Con tan solo 21 años, se unió al Partido Conservador en 1996, uno de los periodos más difíciles para una formación a punto de ser arrollada por el Nuevo Laborismo encarnado por el por entonces altamente popular Tony Blair. Este hecho, que refleja lo poco que siempre le ha influido el ruido ajeno, la prepararía para algunos de los escándalos que protagonizaría años después, como la relación extramatrimonial de 18 meses que mantuvo con un diputado tory, también casado, hasta 2005. Su matrimonio, a diferencia del de su amante, sobrevivió, pero la resiliencia de su unión no fue suficiente para evitar la furia de los electores de su circunscripción de South West Norfolk, cuando un lustro después, el año que Truss logró su escaño en Westminster, descubrieron el affaire.

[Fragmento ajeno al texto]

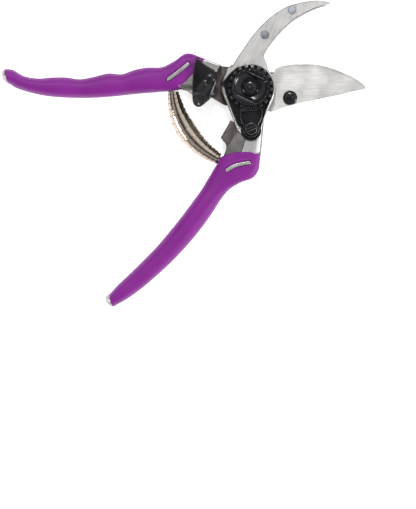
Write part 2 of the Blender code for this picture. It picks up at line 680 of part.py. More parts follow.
def make_toothed_segment():
    """Segment that locks the nut: its teeth stand in the nut's gaps."""
    pitch = 360 / NUT_TEETH
    inner = NUT_RADIUS + GAP
    outline = [(-5.0, -17.6), (-5.2, -15.0)]
    outline += arc(inner + 0.1, 248, 296, 8)
    outline += [(6.6, -13.5), (6.5, -17.6), (4.9, -20.8)]
    outline += arc(SEGMENT_TAIL_RADIUS, 30, -210, 12, SEGMENT_SCREW_AT)
    hole = circle(SEGMENT_SCREW_SHANK + GAP, 16, SEGMENT_SCREW_AT)
    segment = plate("toothed_segment", outline, NUT_LOW, SEGMENT_TOP, BLACK_STEEL, [hole])
    tooth_middle = 270 - (270 % pitch) + pitch * 0.16
    for i in (-1, 0, 1):
        middle = tooth_middle + i * pitch
        half = pitch * 0.12
        root = inner + 1.0
        tip = NUT_RADIUS - TOOTH_DEPTH + GAP
        tooth = [polar(root, middle - half), polar(tip, middle - half * 0.6)]
        tooth += [polar(tip, middle + half * 0.6), polar(root, middle + half)]
        name = f"segment_tooth_{i + 2}"
        combine(segment, "UNION", tool_plate(name, tooth, NUT_LOW, SEGMENT_TOP))
    return segment


def make_segment_screw():
    """Slotted six-sided screw that holds the segment and the plate down."""
    head_low = SEGMENT_TOP + GAP
    head_top = head_low + 1.6
    hexagon = [polar(SEGMENT_SCREW_RADIUS, 60 * i, SEGMENT_SCREW_AT) for i in range(6)]
    screw = plate("segment_screw", hexagon, head_low, head_top, BLACK_STEEL)
    shank = circle(SEGMENT_SCREW_SHANK, 16, SEGMENT_SCREW_AT)
    shank_tool = tool_plate("segment_screw_shank", shank, SEGMENT_SCREW_FOOT, head_low + 0.5)
    combine(screw, "UNION", shank_tool)
    along = Vector(polar(4.0, 30))
    across = Vector(polar(0.5, 120))
    middle = Vector(SEGMENT_SCREW_AT)
    slot = [middle + along + across, middle - along + across]
    slot += [middle - along - across, middle + along - across]
    slot_tool = tool_plate("segment_screw_slot", slot, head_top - 0.7, head_top + 1.0)
    combine(screw, "DIFFERENCE", slot_tool)
    return screw


# ---------------------------------------------------------------- latch

LATCH_LEFT = [(-32.4, 13.0), (-33.2, 8.0), (-33.5, 0.0), (-33.4, -7.0)]
LATCH_TAB = [(-33.1, -9.0), (-31.8, -10.8), (-29.8, -11.3), (-28.3, -11.0)]
LATCH_RIGHT = [
    (-26.0, -9.2), (-23.5, -7.0), (-22.5, -4.5), (-21.0, -1.0), (-19.5, 3.0), (-18.8, 7.0),
]
LATCH_TIP_SIDE = [(-20.0, 9.6), (-25.0, 12.5), (-28.0, 15.2)]


def make_latch():
    """Pressed thumb latch: a plate with a hub, a raised thumb tab and a hooking tooth below."""
    tip = polar(LATCH_TIP_RADIUS, LATCH_TIP_ANGLE, LATCH_AT)
    outline = [tip] + LATCH_LEFT + LATCH_TAB + LATCH_RIGHT + LATCH_TIP_SIDE
    outline = smooth(outline[:5], 2)[:-1] + outline[4:]
    bore = circle(LATCH_SCREW_SHANK + GAP, 16, LATCH_AT)
    latch = plate("thumb_latch", outline, LATCH_LOW, LATCH_TOP, BLACK_STEEL, [bore])
    hub = circle(LATCH_HUB_RADIUS, 16, LATCH_AT)
    washer_top = FRONT_TOP + GAP + WASHER_THICKNESS
    hub_tool = tool_plate("latch_hub", hub, washer_top + GAP, LATCH_LOW + 0.5, [bore])
    combine(latch, "UNION", hub_tool)
    tab = circle(LATCH_TAB_RADIUS, 16, LATCH_TAB_AT)
    tab_top = LATCH_TOP + LATCH_TAB_HEIGHT
    tab_tool = tool_plate("latch_thumb_tab", tab, LATCH_TOP - 0.5, tab_top)
    combine(latch, "UNION", tab_tool)
    corners = [(10.8, -4), (10.8, 5), (12.6, 5), (12.6, -4)]
    tooth = [polar(r, LATCH_TOOTH_ANGLE + a, LATCH_AT) for r, a in corners]
    tooth_tool = tool_plate("latch_tooth", tooth, PLATE_LOW + 0.1, LATCH_LOW + 0.5)
    combine(latch, "UNION", tooth_tool)
    return latch


def make_latch_washer():
    """Spring washer under the latch, which gives it the friction to stay put."""
    rim = circle(LATCH_HUB_RADIUS, 20, LATCH_AT)
    bore = circle(LATCH_SCREW_SHANK + GAP, 16, LATCH_AT)
    low = FRONT_TOP + GAP
    return plate("latch_washer", rim, low, low + WASHER_THICKNESS, RIVET_STEEL, [bore])


def make_latch_screw():
    """Domed screw that the latch turns on, set in the blade handle."""
    head_low = LATCH_TOP + GAP
    profile = dome(LATCH_SCREW_RADIUS, head_low + 0.3, head_low + 1.3)
    profile += [(LATCH_SCREW_RADIUS, head_low), (LATCH_SCREW_SHANK, head_low)]
    profile += [(LATCH_SCREW_SHANK, LATCH_SCREW_FOOT), (0, LATCH_SCREW_FOOT)]
    shade(turned("latch_screw", profile, LATCH_AT, BLACK_STEEL, 20))


# ---------------------------------------------------------------- spring


def make_spring():
    """Double volute spring: a sleeve of its outer shape, thin at its ends and fat at its middle."""
    steps = 18
    sides = 16
    setback = math.degrees(SPRING_END_SETBACK / SPRING_ARC_RADIUS)
    first = SPRING_START_ANGLE + setback
    span = SPRING_END_ANGLE - setback - first
    swell = SPRING_MIDDLE_RADIUS - SPRING_END_RADIUS
    outer = []
    inner = []
    for i in range(steps + 1):
        share = i / steps
        angle = first + span * share
        body = SPRING_END_RADIUS + swell * math.sin(math.pi * share)
        for rings, radius in ((outer, body), (inner, SPRING_PEG_RADIUS + GAP)):
            ring = []
            for k in range(sides):
                turn = math.tau * k / sides
                x, y = polar(SPRING_ARC_RADIUS + radius * math.cos(turn), angle)
                ring.append((x * MM, y * MM, (GRIP_MIDDLE + radius * math.sin(turn)) * MM))
            rings.append(ring)
    spring = add_part("volute_spring", sleeve_loft("volute_spring", outer, inner), NICKEL)
    shade(spring)


make_hooked_handle()
make_anvil_blade()
make_rivets()
make_blade_handle()
make_cutting_blade()
make_bumper()
make_blade_screw()
make_pivot_bolt()
make_lock_plate()
make_adjusting_nut()
make_toothed_segment()
make_segment_screw()
make_latch()
make_latch_washer()
make_latch_screw()
make_spring()
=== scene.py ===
import bmesh
import bpy
import numpy as np
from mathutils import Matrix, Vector
from mathutils.geometry import tessellate_polygon


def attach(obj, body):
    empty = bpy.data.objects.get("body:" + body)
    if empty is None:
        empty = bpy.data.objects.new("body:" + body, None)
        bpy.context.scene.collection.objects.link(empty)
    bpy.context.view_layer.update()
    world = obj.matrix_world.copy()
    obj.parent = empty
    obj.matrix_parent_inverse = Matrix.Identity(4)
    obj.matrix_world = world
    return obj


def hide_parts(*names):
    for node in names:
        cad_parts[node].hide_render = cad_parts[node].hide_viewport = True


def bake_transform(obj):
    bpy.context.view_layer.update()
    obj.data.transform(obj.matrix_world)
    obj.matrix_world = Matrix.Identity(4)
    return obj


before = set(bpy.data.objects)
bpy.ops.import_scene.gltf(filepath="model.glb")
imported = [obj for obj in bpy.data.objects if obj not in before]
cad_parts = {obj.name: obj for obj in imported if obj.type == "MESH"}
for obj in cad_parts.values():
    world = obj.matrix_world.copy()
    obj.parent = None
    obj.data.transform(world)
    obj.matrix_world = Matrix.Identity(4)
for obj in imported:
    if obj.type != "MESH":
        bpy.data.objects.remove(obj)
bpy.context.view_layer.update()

# ---------------------------------------------------------------- camera, floor and studio light
# The shears lie on pale paper and are seen from straight above through a long lens. A light tent
# stands round them: bright at the horizon, one dark band, and a dark opening for the lens.

CAMERA_HEIGHT = 1.6
PICTURE_WIDTH = 0.2392
PICTURE_CENTRE = (-0.0243, -0.0957)
PICTURE_LEVEL = 0.012
SENSOR = 36.0
TENT = [(0.0, 1.9), (0.25, 1.9), (0.31, 0.09), (0.55, 0.09), (0.66, 1.2), (0.90, 1.15)]
BRIGHT_SIDE = (0.62, 0.55, 0.0)
LENS_OPENING = (-0.10, -0.10, 0.99)
TENT_STRENGTH = 0.84
LIT_POINT = Vector((-0.02, -0.03, 0.0))
PAPER_HALF = 1500.0
PAPER_LEVEL = -0.05
MM = 0.001

camera = bpy.data.objects.new("camera", bpy.data.cameras.new("camera"))
bpy.context.scene.collection.objects.link(camera)
camera.location = (*PICTURE_CENTRE, CAMERA_HEIGHT)
camera.data.sensor_fit = "HORIZONTAL"
camera.data.sensor_width = SENSOR
camera.data.lens = SENSOR * (CAMERA_HEIGHT - PICTURE_LEVEL) / PICTURE_WIDTH
camera.data.clip_end = 20.0
bpy.context.scene.camera = camera
bpy.context.scene.view_settings.view_transform = "Standard"


def node_material(name, roughness, metallic, specular=0.5):
    """A node material with these shader values: itself, its nodes, its links and its shader."""
    made = bpy.data.materials.new(name)
    made.use_nodes = True
    shader = made.node_tree.nodes["Principled BSDF"]
    shader.inputs["Roughness"].default_value = roughness
    shader.inputs["Metallic"].default_value = metallic
    shader.inputs["Specular IOR Level"].default_value = specular
    return made, made.node_tree.nodes, made.node_tree.links, shader


def map_range(nodes, low, high, to_low, to_high):
    """A node that maps low to high onto to_low to to_high."""
    node = nodes.new("ShaderNodeMapRange")
    ends = zip(("From Min", "From Max", "To Min", "To Max"), (low, high, to_low, to_high))
    for label, value in ends:
        node.inputs[label].default_value = value
    return node


def two_tone(nodes, places, colours):
    """A colour ramp node between two colours, which stand at these two places."""
    node = nodes.new("ShaderNodeValToRGB")
    for stop, at, colour in zip(node.color_ramp.elements, places, colours):
        stop.position = at
        stop.color = (*colour, 1)
    return node


def noise_of(tree, vector, scale, detail):
    """A noise node that reads this vector output."""
    node = tree.nodes.new("ShaderNodeTexNoise")
    node.inputs["Scale"].default_value = scale
    node.inputs["Detail"].default_value = detail
    tree.links.new(vector, node.inputs["Vector"])
    return node


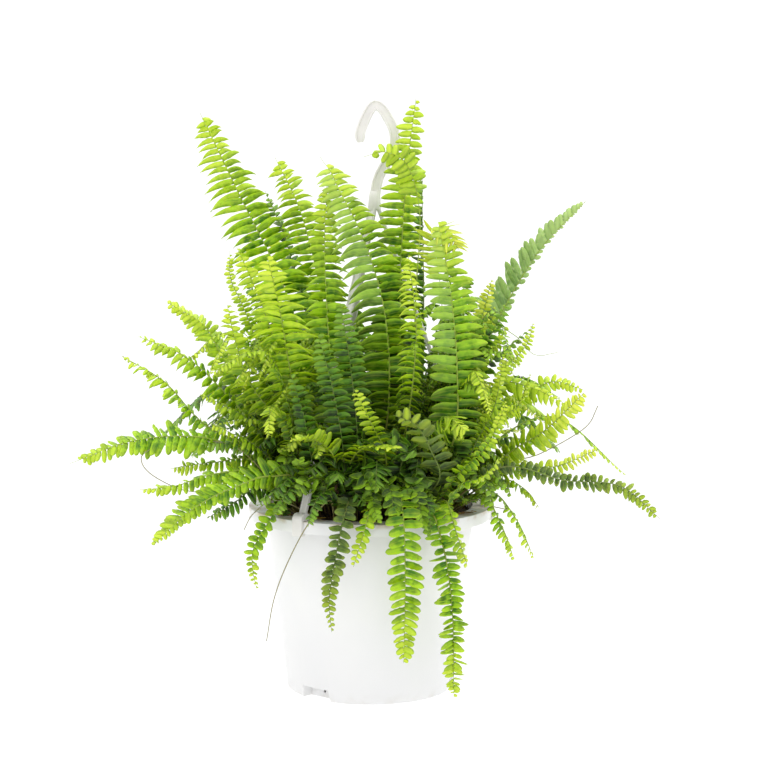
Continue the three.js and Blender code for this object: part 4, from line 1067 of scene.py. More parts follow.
# the leaflets of each side: where one stands, where it points, how it lies and how its end bends
halves = []
for hand_value, label, salt in ((1.0, "Right", 10), (-1.0, "Left", 20)):
    offset = scaled(tangent, times(given["Spacing"], ALTERNATION * hand_value))
    stand = grow("GeometryNodeSetPosition", {"Geometry": points, "Offset": offset})
    lean = {"Value": blade_share, "To Min": given["Foot lean"], "To Max": given["Tip lean"]}
    lean = around(grow("ShaderNodeMapRange", lean), given["Lean spread"], salt)
    out = scaled(side, times(number("COSINE", lean), hand_value))
    heading = vectors("ADD", out, scaled(tangent, number("SINE", lean)))
    climb = grow("ShaderNodeSeparateXYZ", {0: heading}, 2)
    fall = grow("ShaderNodeCombineXYZ", {2: times(climb, times(given["Level"], upright))})
    axes = {0: vectors("SUBTRACT", heading, fall), 1: face_up}
    pointing = grow("FunctionNodeAxesToRotation", axes, primary_axis="X", secondary_axis="Z")
    droop = around(given["Droop"], given["Droop spread"], salt + 1)
    twist = times(around(given["Twist"], given["Twist spread"], salt + 2), hand_value)
    lay = grow("ShaderNodeCombineXYZ", {0: twist, 1: droop})
    lay = grow("FunctionNodeEulerToRotation", {0: lay})
    laid = grow("FunctionNodeRotateRotation", {0: pointing, 1: lay}, rotation_space="LOCAL")
    size = times(room, around(given[label + " size"], given["Size spread"], salt + 3))
    wide = times(full_width, around(1.0, WIDTH_SPREAD, salt + 5))
    width = number("MINIMUM", wide, times(size, WIDEST))
    leaves = grow("GeometryNodeCollectionInfo", {0: given[label + " leaflets"], 1: True, 2: True})
    placed = grow("GeometryNodeInstanceOnPoints", {
        "Points": stand, "Selection": leafy, "Instance": leaves, "Pick Instance": True,
        "Instance Index": pick, "Rotation": laid,
        "Scale": grow("ShaderNodeCombineXYZ", {0: size, 1: width, 2: width}),
    })
    bow = times(around(given["Bow"], given["Bow spread"], salt + 6), -1.0)
    sag = grow("ShaderNodeCombineXYZ", {2: given["Sag"]})
    fall = vectors("SUBTRACT", scaled(face_up, bow), sag)
    placed = kept(placed, "fall", scaled(fall, size), "FLOAT_VECTOR", "INSTANCE")
    for name, value in (("hand", hand_value), ("tint", dice_roll(0.0, 1.0, salt + 4)), ("share", share)):
        placed = kept(placed, name, value, domain="INSTANCE")
    halves.append(placed)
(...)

Afortunadamente para ella, la historia apenas se recuerda, a diferencia de su discurso en el congreso anual conservador de 2014, cuando condenó con un exceso de drama que el Reino Unido importase dos tercios del queso que consume. Su histriónico “Esto.Es.Una.Vergüenza” (‘This.Is.A.Disgrace’, en la versión original) la ha convertido en carne de meme de internet y sigue siendo utilizado en la actualidad como argumento para cuestionar la verdadera capacitación política de Truss, el gran talón de Aquiles que le imputan sus críticos.
A su favor, la ministra de Exteriores tiene que si hay algo para lo que ha demostrado aptitud es para reinventarse, no solo a su propia causa (”In Liz We Truss”, parafraseando con su nombre el lema de Estados Unidos “In God We Trust” [En Dios Confiamos], se ha convertido en un eslogan en un sector de los conservadores), sino a la que convenga a su carrera. Su apoyo a la continuidad en la Unión Europea en el referéndum de 2016 apenas le ha pasado factura, quizá porque fue menos ideológico que estratégico: excompañeros de Gobierno la recuerdan hace cinco años dividida en torno a qué opción respaldar, ya que su deseo era meramente estar del lado ganador.